• [Exercise details] Copy each line below without leaving any out.

• [Stored data]

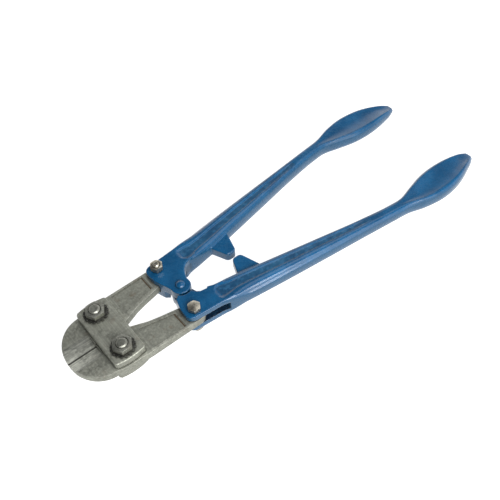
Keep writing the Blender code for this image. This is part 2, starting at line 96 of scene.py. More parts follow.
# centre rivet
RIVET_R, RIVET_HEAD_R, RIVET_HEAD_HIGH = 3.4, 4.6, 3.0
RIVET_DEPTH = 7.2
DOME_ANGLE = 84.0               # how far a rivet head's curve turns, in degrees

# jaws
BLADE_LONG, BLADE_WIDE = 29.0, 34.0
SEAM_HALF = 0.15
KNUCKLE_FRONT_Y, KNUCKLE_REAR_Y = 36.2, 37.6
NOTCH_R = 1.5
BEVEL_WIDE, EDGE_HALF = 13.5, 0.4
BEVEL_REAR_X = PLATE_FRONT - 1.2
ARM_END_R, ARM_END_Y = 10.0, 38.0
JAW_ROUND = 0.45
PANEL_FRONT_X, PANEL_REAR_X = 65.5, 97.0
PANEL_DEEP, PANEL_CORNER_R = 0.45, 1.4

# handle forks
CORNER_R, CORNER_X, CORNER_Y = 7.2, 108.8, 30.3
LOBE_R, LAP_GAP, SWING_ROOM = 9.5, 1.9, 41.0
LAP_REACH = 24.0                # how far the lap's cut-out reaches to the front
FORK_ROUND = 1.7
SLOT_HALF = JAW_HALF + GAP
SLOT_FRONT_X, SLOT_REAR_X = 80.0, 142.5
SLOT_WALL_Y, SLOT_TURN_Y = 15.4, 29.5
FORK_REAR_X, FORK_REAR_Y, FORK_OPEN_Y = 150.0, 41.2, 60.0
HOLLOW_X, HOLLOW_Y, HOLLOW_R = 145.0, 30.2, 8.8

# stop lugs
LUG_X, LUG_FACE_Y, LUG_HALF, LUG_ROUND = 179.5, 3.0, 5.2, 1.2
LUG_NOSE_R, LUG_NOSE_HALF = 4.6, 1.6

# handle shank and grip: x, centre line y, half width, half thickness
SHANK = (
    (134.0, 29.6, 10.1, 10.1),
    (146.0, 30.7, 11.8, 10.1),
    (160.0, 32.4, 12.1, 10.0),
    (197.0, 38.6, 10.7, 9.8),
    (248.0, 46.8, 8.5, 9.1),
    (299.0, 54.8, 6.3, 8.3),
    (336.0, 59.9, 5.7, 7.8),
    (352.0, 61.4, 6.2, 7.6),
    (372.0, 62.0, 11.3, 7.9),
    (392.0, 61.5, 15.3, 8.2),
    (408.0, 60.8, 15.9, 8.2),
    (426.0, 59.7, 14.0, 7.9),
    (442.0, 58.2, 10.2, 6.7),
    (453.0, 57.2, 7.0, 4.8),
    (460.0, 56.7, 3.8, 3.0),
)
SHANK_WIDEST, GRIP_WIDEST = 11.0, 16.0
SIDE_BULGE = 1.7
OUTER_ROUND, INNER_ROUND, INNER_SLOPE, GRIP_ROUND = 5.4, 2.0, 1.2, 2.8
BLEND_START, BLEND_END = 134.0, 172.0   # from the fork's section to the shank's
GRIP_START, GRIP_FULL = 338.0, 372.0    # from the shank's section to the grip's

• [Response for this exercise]
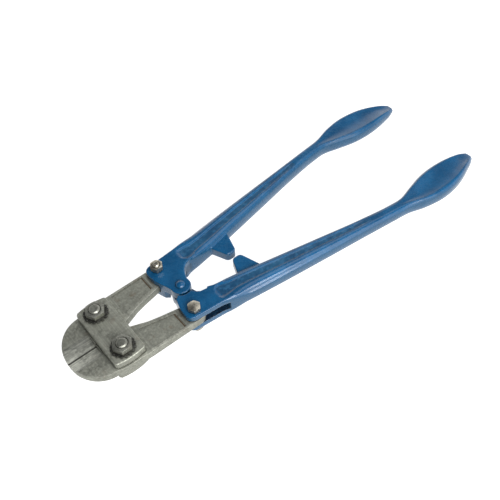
Keep writing the Blender code for this image. This is part 2, starting at line 96 of scene.py. More parts follow.
# centre rivet
RIVET_R, RIVET_HEAD_R, RIVET_HEAD_HIGH = 3.4, 4.6, 3.0
RIVET_DEPTH = 7.2
DOME_ANGLE = 84.0               # how far a rivet head's curve turns, in degrees

# jaws
BLADE_LONG, BLADE_WIDE = 29.0, 34.0
SEAM_HALF = 0.15
KNUCKLE_FRONT_Y, KNUCKLE_REAR_Y = 36.2, 37.6
NOTCH_R = 1.5
BEVEL_WIDE, EDGE_HALF = 13.5, 0.4
BEVEL_REAR_X = PLATE_FRONT - 1.2
ARM_END_R, ARM_END_Y = 10.0, 38.0
JAW_ROUND = 0.45
PANEL_FRONT_X, PANEL_REAR_X = 65.5, 97.0
PANEL_DEEP, PANEL_CORNER_R = 0.45, 1.4

# handle forks
CORNER_R, CORNER_X, CORNER_Y = 7.2, 108.8, 30.3
LOBE_R, LAP_GAP, SWING_ROOM = 9.5, 1.9, 41.0
LAP_REACH = 24.0                # how far the lap's cut-out reaches to the front
FORK_ROUND = 1.7
SLOT_HALF = JAW_HALF + GAP
SLOT_FRONT_X, SLOT_REAR_X = 80.0, 142.5
SLOT_WALL_Y, SLOT_TURN_Y = 15.4, 29.5
FORK_REAR_X, FORK_REAR_Y, FORK_OPEN_Y = 150.0, 41.2, 60.0
HOLLOW_X, HOLLOW_Y, HOLLOW_R = 145.0, 30.2, 8.8

# stop lugs
LUG_X, LUG_FACE_Y, LUG_HALF, LUG_ROUND = 179.5, 3.0, 5.2, 1.2
LUG_NOSE_R, LUG_NOSE_HALF = 4.6, 1.6

# handle shank and grip: x, centre line y, half width, half thickness
SHANK = (
    (134.0, 29.6, 10.1, 10.1),
    (146.0, 30.7, 11.8, 10.1),
    (160.0, 32.4, 12.1, 10.0),
    (197.0, 38.6, 10.7, 9.8),
    (248.0, 46.8, 8.5, 9.1),
    (299.0, 54.8, 6.3, 8.3),
    (336.0, 59.9, 5.7, 7.8),
    (352.0, 61.4, 6.2, 7.6),
    (372.0, 62.0, 11.3, 7.9),
    (392.0, 61.5, 15.3, 8.2),
    (408.0, 60.8, 15.9, 8.2),
    (426.0, 59.7, 14.0, 7.9),
    (442.0, 58.2, 10.2, 6.7),
    (453.0, 57.2, 7.0, 4.8),
    (460.0, 56.7, 3.8, 3.0),
)
SHANK_WIDEST, GRIP_WIDEST = 11.0, 16.0
SIDE_BULGE = 1.7
OUTER_ROUND, INNER_ROUND, INNER_SLOPE, GRIP_ROUND = 5.4, 2.0, 1.2, 2.8
BLEND_START, BLEND_END = 134.0, 172.0   # from the fork's section to the shank's
GRIP_START, GRIP_FULL = 338.0, 372.0    # from the shank's section to the grip's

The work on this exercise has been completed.